Favola

Enciclopedia Dantesca (1970)

favola

Fernando Salsano

Nel senso comune, e cioè relativamente al genere narrativo, in Cv IV XXX 4 come dice Esopo poeta ne la prima Favola, e in If XXIII 4 Vòlt'era in su la favola d'Isopo / lo mio pensier, dove la f. del topo e della rana legati insieme e ghermiti dal nibbio dovrebbe esser suggerita al lettore dall'episodio della rissa dei diavoli.

Significa più in generale la finzione poetica intesa a esprimere una veritade ascosa sotto bella menzogna; e propriamente, nella partizione dei quattro sensi delle Scritture, f. s'identifica con quello letterale (che non si stende più oltre che la lettera de le parole fittizie, sì come sono le favole de li poeti, Cv II I 3: " mito significante, ma inverosimile ", spiega il Tateo: cfr. Sulla genesi dell' allegorismo dantesco, in Studi storici in onore di G. Pepe, Bari 1970, nota 21). Come sotto la finzione è nascosta la verità ([…L'altro si chiamo allegorico], e questo è quello che si nasconde sotto 'l manto di queste favole, Cv II I 3), è evidente che se nell'ordine dei ‛ sensi ' , ovvero dell' esegesi, è primo il letterale e secondo l'allegorico, nell'atto creativo (lo modo de li poeti) tale rapporto non è sostenibile, dato che la finzione o f. presuppone una verità da significare.

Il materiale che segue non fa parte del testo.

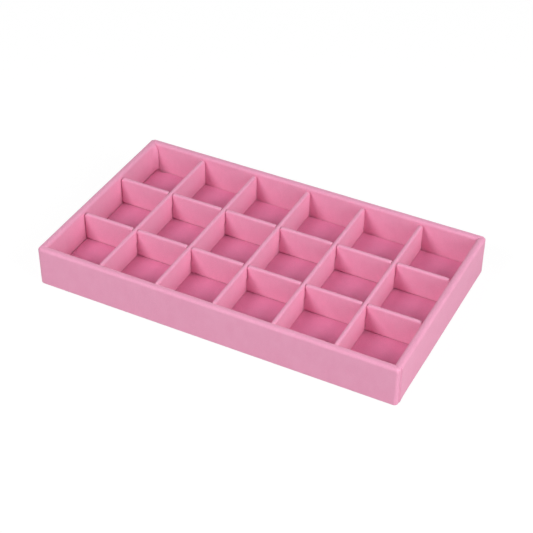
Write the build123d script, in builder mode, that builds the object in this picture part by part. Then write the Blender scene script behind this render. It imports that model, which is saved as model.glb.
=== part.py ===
from build123d import *
import os

# Velvet jewelry tray with a cross-lapped divider grid, in millimetres.
# The origin is the middle of the underside; X runs along the tray, Z is up.

# Tray, outside sizes over the velvet
tray_length = 300.0
tray_width = 173.0
tray_height = 34.0
corner_radius = 3.0
rim_radius = 2.4
base_edge_radius = 1.2

# Velvet and board thicknesses
velvet = 0.8
wall_board = 4.4
base_board_thickness = 4.0
floor_card_thickness = 1.9
divider_card_thickness = 1.8

# Compartments
columns = 6
rows = 3
divider_drop = 2.0
divider_end_radius = 3.0
divider_top_radius = 1.5
end_divider_shift = 1.2
row_shift = -1.0

# Underside
turn_under = 12.0

# Clearances
floor_gap = 0.4
divider_end_gap = 0.8
divider_rest_gap = 0.2
slot_gap = 0.4
slot_overrun = 0.2
sheet_gap = 0.5

# Places that follow from the sizes above
wall = wall_board + 2 * velvet
inner_length = tray_length - 2 * wall
inner_width = tray_width - 2 * wall
bay_length = inner_length + 2 * velvet
bay_width = inner_width + 2 * velvet
base_top = velvet + base_board_thickness
card_top = base_top + floor_card_thickness
floor_top = card_top + velvet
divider_thickness = divider_card_thickness + 2 * velvet
divider_bottom = floor_top + divider_rest_gap
divider_top = tray_height - divider_drop
divider_middle = (divider_bottom + divider_top) / 2
slot_width = divider_thickness + 2 * slot_gap


def divider_places(inside, cells):
    """Centres of the dividers that part a length into equal cells."""
    pitch = (inside + divider_thickness) / cells
    return [pitch * (i - cells / 2) for i in range(1, cells)]


short_places = divider_places(inner_length, columns)
short_places[-1] += end_divider_shift
long_places = [y + row_shift for y in divider_places(inner_width, rows)]

os.makedirs("parts", exist_ok=True)


def save(part, name):
    part.label = name
    export_step(part, f"parts/{name}.step")


# Ring of wall boards, before it is cut into four
with BuildPart() as wall_ring:
    with BuildSketch(Plane.XY.offset(velvet)):
        RectangleRounded(tray_length - 2 * velvet, tray_width - 2 * velvet, corner_radius - velvet)
        Rectangle(bay_length, bay_width, mode=Mode.SUBTRACT)
    extrude(amount=tray_height - 2 * velvet)
    fillet(wall_ring.faces().sort_by(Axis.Z)[-1].edges(), rim_radius - velvet)
    fillet(wall_ring.faces().sort_by(Axis.Z)[0].outer_wire().edges(), base_edge_radius - velvet)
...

Anche delle favole mitologiche D., com'era comune nel concetto medievale della poesia, richiama esplicitamente il valore esemplare o allegorico: in Cv II XIV 5 credo che [i pitagorici] si mossero da la favola di Fetonte (Met. II 35 ss.), il mito avrebbe suggerito ai pitagorici una teoria sull'origine della Galassia. In Cv IV XXVII 17 in quella favola dove scrive come Cefalo d'Atene venne (Met. VII 490 ss.), la figura del vecchio Eaco costituisce, nella f. di Cefalo, l'essemplo (§ 20) delle quattro virtù necessarie ai vecchi.

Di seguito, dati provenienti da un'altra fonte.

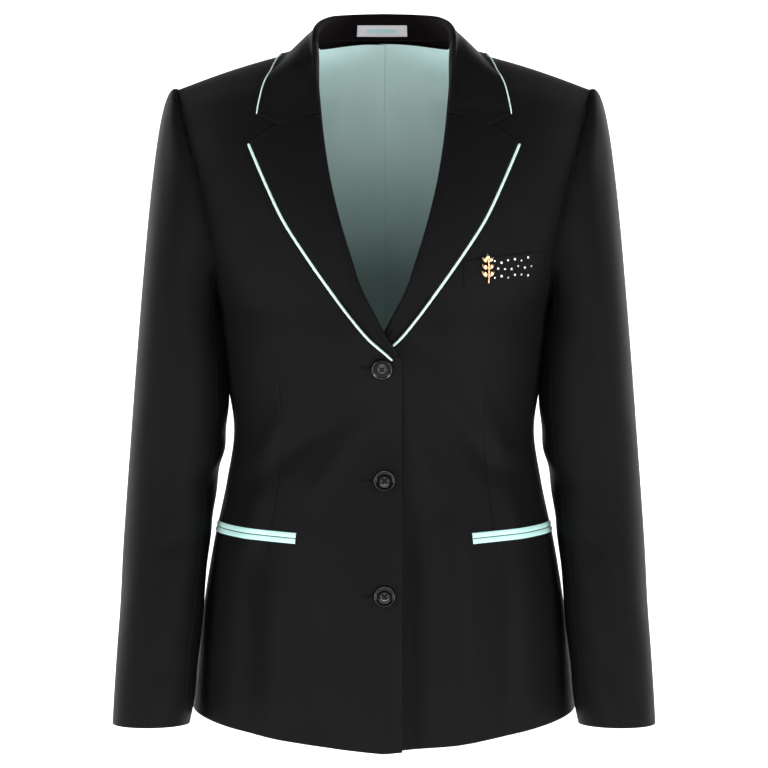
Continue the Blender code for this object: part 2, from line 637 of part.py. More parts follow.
def sleeve_point(angle, along):
    """A point of the sleeve: along 0 at the cuff, 1 where the cap starts, 2 at the armhole."""
    angle = np.asarray(angle, float)
    low = SLEEVE_RINGS[0][0]
    high = SLEEVE_RINGS[-1][0]
    tube = ring(angle, low + (high - low) * np.clip(along, 0.0, 1.0))
    start = ring(angle, np.full_like(angle, high))
    slope = start - ring(angle, np.full_like(angle, high - RING_STEP))
    slope = slope / slope[:, 2:3]
    turn = np.radians(angle)
    end = armhole(angle)
    outer = (1.0 + np.cos(turn)) / 2.0
    reach = UNDERARM_REACH + (CAP_REACH - UNDERARM_REACH) * outer
    away = unit(np.stack([np.full_like(turn, CAP_OUTWARD), -CAP_FORWARD * np.sin(turn),
                          CAP_RISE * np.cos(turn)], axis=1))
    end = end + away * ARMHOLE_SEAM
    lift = (end[:, 2] - high) * (CAP_START + CAP_START_OUTER * outer)
    first = start + slope * lift[:, None]
    second = end + away * reach[:, None]
    t = np.clip(along - 1.0, 0.0, 1.0)[:, None]
    cap = start * (1 - t) ** 3 + 3 * first * t * (1 - t) ** 2 + 3 * second * t ** 2 * (1 - t) + end * t ** 3
    return np.where((along <= 1.0)[:, None], tube, cap)


def sleeve(name, sign, from_angle, to_angle, cells):
    """One piece of a sleeve, between two of its lengthwise seams."""
    alongs = np.concatenate([np.linspace(0.0, 1.0, TUBE_ROWS + 1),
                             1.0 + np.linspace(0.0, 1.0, CAP_ROWS + 1)[1:]])
    angles = np.linspace(from_angle, to_angle, cells + 1)
    inset = math.degrees(SLEEVE_SEAM / SLEEVE_RADIUS)
    angles[0] += inset
    angles[-1] -= inset
    grid = np.stack([sleeve_point(angles, np.full(cells + 1, along)) for along in alongs])
    sheet(name, mirrored(grid, sign), SHELL, "cloth", flip=sign > 0)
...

In Cv IV XIV 15 ciò è favola, de la quale, filosoficamente disputando, curare non si dee; e pur se volesse a la favola fermare l'avversario, di certo quello che la favola cuopre disfà tutte le sue ragioni, la finzione della f. è in più complesso rapporto con la verità: la nobiltà di Dardano fa sì che egli sia detto figlio di Giove per celare le sue origini ignobili (cfr. B. Nardi, in " Giorn. stor. " XCV [1930] 106).

Significa infine un'invenzione priva di ogni fondamento di verità, e nel contesto acquista valore reprobativo, in Pd XXIX 104 sì fatte favole... / in pergamo si gridan, dove si riferisce alle invenzioni dei predicatori (Per apparer ciascun s'ingegna e face / sue invenzioni; e quelle son trascorse / da' predicanti, vv. 94-97).

In Fiore LXV 10 non crede già mai ta ' favolelle, è sinonimo di " menzogna lusingatrice ".